What is an End-of-Life Doula?

Nurse holding patient hand

Death seems to be one of the most difficult topics for people to discuss, especially when it comes to their own death.  The reason we don’t talk about death is probably as complex as other human behaviors we prefer not to discuss. But I like to think that death is particularly difficult, even scary to some, simply because although it is the one thing we all share as human beings, there are a lot of unknowns with the death experience.

As an end-of-life doula, often called a death doula, my job is to help make a client’s final months, weeks, or days the best possible by supporting them and being aware of their individual needs.  An end-of-life doula does not provide medical or hospice care but can let the family know when to call for those services, especially as the end of life draws near.  One of the most beautiful roles of an end-of-life doula is to “hold space” for someone who is dying. When we hold space for others, it means we open our hearts, and offer unconditional support, without judging them.  For families, the final days can be long and full of emotion, but knowing they and their loved ones are being held by someone reassuring and supportive gives them peace through the end-of-life process.

A doula’s role is to care for their client by making sure they are at peace and have all the support they desire through the dying process.  Through the years, I have learned to approach each client with a clean slate, never assuming I know what is important to them, but instead asking them questions, getting to know them, understanding their relationship with family and friends, and supporting any concerns they have. Even though every client has individual needs, there is always one need in common that they share, the need to be understood and heard by those around them.  That may seem like a simple thing, but to someone who has little time left, it is a very important thing. 
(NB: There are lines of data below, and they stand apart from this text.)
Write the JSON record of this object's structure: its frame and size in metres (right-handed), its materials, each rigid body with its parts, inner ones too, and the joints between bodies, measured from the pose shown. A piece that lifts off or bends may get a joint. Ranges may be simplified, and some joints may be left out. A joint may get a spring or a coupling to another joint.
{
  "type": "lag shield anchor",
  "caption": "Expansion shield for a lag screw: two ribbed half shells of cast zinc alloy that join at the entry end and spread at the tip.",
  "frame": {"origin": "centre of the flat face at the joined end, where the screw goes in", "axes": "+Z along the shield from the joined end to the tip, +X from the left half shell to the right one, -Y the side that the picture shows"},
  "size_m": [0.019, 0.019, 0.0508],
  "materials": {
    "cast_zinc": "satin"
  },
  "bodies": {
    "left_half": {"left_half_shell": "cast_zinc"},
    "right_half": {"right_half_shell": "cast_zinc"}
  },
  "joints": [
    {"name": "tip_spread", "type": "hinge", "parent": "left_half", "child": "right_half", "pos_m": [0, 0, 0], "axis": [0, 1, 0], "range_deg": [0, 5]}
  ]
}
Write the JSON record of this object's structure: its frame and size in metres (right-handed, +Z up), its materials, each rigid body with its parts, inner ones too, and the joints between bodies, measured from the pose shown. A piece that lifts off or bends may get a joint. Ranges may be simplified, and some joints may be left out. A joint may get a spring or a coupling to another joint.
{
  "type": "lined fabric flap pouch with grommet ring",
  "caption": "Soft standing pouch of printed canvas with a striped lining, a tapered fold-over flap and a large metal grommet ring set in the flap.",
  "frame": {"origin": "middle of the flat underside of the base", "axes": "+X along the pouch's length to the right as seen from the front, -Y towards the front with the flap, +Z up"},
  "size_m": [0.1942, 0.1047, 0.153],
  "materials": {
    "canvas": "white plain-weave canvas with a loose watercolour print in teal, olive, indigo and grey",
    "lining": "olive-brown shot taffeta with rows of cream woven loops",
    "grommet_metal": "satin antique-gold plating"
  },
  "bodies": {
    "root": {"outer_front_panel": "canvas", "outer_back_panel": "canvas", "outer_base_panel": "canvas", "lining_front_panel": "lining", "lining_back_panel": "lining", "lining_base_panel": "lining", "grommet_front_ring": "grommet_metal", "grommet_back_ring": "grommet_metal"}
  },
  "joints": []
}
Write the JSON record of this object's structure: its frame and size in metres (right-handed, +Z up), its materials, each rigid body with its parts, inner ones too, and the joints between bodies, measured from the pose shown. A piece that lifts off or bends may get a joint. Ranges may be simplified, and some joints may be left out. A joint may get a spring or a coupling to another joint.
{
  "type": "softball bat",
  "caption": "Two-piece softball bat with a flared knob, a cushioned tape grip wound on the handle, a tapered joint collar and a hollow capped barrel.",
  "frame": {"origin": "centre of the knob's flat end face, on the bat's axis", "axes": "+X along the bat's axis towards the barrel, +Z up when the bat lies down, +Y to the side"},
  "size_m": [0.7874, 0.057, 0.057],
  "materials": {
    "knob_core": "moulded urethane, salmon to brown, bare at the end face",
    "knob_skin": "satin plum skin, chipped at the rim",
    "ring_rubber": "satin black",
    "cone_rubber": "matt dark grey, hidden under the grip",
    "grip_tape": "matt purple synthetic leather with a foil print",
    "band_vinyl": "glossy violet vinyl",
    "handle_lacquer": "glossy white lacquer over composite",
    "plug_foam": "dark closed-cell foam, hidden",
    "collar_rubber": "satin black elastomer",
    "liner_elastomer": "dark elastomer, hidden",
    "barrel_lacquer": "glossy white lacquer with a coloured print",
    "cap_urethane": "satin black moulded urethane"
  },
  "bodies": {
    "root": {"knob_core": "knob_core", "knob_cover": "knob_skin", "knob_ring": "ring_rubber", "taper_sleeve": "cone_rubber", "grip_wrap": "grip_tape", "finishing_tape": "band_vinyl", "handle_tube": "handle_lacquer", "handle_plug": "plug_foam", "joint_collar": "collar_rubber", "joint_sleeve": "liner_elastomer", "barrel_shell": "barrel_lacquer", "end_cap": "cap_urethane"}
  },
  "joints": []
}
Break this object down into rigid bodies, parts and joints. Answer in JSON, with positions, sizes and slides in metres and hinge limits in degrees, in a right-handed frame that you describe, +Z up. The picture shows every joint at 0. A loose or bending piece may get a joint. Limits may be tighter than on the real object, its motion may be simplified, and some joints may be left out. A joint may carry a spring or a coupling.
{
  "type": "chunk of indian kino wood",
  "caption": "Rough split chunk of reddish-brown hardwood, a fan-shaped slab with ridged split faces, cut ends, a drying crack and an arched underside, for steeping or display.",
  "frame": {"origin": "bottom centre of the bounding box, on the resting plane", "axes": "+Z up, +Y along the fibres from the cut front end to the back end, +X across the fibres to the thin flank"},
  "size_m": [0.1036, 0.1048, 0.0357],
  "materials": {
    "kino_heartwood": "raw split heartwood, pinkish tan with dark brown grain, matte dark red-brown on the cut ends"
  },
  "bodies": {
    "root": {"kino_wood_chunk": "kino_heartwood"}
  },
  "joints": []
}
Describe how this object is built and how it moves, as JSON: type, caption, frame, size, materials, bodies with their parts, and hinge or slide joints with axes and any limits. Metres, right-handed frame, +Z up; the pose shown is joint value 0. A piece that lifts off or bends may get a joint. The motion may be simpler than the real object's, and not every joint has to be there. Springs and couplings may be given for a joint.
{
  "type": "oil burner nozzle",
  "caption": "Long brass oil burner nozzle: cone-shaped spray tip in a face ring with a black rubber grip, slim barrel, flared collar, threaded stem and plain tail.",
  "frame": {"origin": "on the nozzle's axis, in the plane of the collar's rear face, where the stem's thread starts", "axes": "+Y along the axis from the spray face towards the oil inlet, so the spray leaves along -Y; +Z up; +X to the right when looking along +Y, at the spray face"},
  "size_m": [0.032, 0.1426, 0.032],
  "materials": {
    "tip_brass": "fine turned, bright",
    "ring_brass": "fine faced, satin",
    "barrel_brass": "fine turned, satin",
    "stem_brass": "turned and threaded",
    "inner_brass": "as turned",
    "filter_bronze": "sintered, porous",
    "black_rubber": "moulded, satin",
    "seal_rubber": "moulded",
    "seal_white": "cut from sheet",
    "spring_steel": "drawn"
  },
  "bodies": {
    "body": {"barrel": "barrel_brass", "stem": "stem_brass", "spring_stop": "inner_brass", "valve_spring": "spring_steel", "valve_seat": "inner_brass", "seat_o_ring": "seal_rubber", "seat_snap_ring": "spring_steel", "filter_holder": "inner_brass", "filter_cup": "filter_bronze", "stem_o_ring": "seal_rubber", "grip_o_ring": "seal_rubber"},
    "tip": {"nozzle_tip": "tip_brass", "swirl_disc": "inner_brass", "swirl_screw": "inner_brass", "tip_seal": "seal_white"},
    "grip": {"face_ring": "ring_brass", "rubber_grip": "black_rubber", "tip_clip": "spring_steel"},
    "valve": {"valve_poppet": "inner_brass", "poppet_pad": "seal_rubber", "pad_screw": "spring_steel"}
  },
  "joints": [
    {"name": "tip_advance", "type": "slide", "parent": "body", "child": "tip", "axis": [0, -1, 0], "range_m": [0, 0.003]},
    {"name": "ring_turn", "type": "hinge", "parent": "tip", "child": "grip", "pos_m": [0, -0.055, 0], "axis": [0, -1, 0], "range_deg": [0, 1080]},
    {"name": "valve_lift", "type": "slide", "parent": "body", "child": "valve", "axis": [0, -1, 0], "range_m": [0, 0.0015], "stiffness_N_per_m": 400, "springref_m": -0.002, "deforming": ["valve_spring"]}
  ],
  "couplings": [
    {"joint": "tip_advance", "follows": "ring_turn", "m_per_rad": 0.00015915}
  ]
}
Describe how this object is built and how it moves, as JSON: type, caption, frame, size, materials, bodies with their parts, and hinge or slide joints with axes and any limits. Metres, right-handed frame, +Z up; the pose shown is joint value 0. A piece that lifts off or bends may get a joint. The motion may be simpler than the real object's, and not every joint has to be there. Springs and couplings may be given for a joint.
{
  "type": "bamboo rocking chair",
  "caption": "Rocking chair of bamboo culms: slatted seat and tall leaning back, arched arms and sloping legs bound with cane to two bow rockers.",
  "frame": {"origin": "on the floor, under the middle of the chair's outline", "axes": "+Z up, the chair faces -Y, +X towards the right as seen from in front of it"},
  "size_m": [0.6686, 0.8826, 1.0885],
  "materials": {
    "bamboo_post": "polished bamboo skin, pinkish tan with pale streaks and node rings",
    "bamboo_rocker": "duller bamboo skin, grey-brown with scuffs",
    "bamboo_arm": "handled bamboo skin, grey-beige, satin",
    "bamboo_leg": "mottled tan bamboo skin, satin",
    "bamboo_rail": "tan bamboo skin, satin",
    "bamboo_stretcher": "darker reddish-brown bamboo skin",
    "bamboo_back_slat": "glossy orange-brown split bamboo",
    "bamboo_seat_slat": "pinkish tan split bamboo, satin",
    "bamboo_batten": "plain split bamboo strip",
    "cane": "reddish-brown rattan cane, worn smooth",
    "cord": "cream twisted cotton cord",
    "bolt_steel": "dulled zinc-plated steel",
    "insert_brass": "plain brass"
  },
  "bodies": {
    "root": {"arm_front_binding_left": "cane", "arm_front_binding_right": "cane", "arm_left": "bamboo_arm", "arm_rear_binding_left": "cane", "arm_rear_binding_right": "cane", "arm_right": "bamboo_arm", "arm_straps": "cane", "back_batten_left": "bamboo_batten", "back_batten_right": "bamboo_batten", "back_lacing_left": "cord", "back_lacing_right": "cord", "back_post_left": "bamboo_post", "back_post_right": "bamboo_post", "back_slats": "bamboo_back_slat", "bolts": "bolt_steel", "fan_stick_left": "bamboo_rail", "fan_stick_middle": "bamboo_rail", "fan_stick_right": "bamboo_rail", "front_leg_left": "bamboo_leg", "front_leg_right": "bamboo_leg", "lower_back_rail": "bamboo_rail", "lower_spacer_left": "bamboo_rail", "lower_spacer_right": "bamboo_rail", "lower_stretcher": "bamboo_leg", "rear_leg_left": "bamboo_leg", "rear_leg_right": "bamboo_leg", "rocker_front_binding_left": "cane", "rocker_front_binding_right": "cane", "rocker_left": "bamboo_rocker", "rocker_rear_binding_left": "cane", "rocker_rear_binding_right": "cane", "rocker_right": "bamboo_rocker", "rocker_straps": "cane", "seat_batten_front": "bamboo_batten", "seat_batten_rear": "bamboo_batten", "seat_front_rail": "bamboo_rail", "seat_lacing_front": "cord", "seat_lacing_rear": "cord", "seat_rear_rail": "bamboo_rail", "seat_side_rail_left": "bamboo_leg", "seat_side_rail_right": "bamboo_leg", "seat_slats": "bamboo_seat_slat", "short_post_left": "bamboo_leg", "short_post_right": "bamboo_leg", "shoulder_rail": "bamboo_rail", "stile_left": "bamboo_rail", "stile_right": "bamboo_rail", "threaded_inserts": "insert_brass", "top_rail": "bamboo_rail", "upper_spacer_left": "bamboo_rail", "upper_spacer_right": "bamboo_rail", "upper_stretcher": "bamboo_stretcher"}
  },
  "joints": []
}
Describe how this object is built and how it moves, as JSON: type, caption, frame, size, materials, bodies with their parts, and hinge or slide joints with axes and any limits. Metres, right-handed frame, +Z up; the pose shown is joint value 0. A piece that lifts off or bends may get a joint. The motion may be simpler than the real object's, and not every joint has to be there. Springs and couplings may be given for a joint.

the sun's rays passing through the clouds and shining.

Sometimes my role is to soften conflict that may arise.  One of my clients was a young man of 46 with a terminal illness. He had moved into my parents’ assisted living facility and because of the disease progression, he knew this was his final home.  From the day he arrived, he began to push his wife away, yet she was the one person he needed most.  He was mean to the nurses, aids, and other residents. 

The facility director asked if I could help him, and to my surprise, Eric agreed.  After talking with him it was easy to understand that the underlying cause of his anger was frustration from feeling helpless. Together with his hospice team, we made changes to how he was cared for at the facility, which gave him control over some decisions and things that he could still do. Almost immediately his frustration decreased as his ability to feel more in control increased.  His anger diminished, which allowed his wife to once again be more of a comfort to him and gave them more meaningful time together with less anger. Redirecting him from reacting with anger and focusing on the real problem, his frustration of not being in control, changed everything for him.  His final days were happier because he was in control until close to the very end. 

Other times, my doula experience has resembled that of a manager, by creating a protective bubble around clients and their closest family members during the final days.  Usually, families appreciate the kind gestures from neighbors and friends but are not up to visiting or receiving visitors.  I simply stand as the first contact for anyone offering condolences, support, help, or food. 

One exception to the rule occurred when I was a new end-of-life doula.  The client had been given only a few days to live and under the care of hospice, was released from the hospital to pass at home with his family surrounding him.  I wrongly assumed the client and his family would want privacy so I immediately went into protective bubble mode for my client, trying to turn away the first visitor who knocked on the door.  To my surprise, I heard a voice from the bedroom, “No, let them in, I would love to see them,” my client said. Surprised, I followed his wishes. As the doorbell continued to ring, each time he would call from his bedroom, and each time the visitor was welcomed in.  Soon there was standing room only in his bedroom.  Concerned, I worked my way up to the front of the crowd to check on my client and discovered the biggest grin on his face and his entire family was beaming also.  For them, having friends who they loved near them was exactly what they needed and desired. 

This taught me that whatever I assumed my client needed, was only my assumption and probably not what my client really needed.  It helped me put into practice a focused pattern to really listen to my client to understand them, their specific needs, concerns, worries, and final wishes.  The greatest lesson I have learned as an end-of-life doula is the keep still and listen, really listen. Learning to listen has helped me find gratitude and appreciation for the smallest, simplest things that are often only noticed during the quietest of times. 

As an end-of-life doula, I wear many different hats, but the most important one I wear is the one my client needs at that very moment.  It may be one of a coach, a manager, a listener, or one that ensures final wishes are fulfilled, but it is always the hat my client and their family need in that moment as they walk through one of the most difficult journeys of their lives.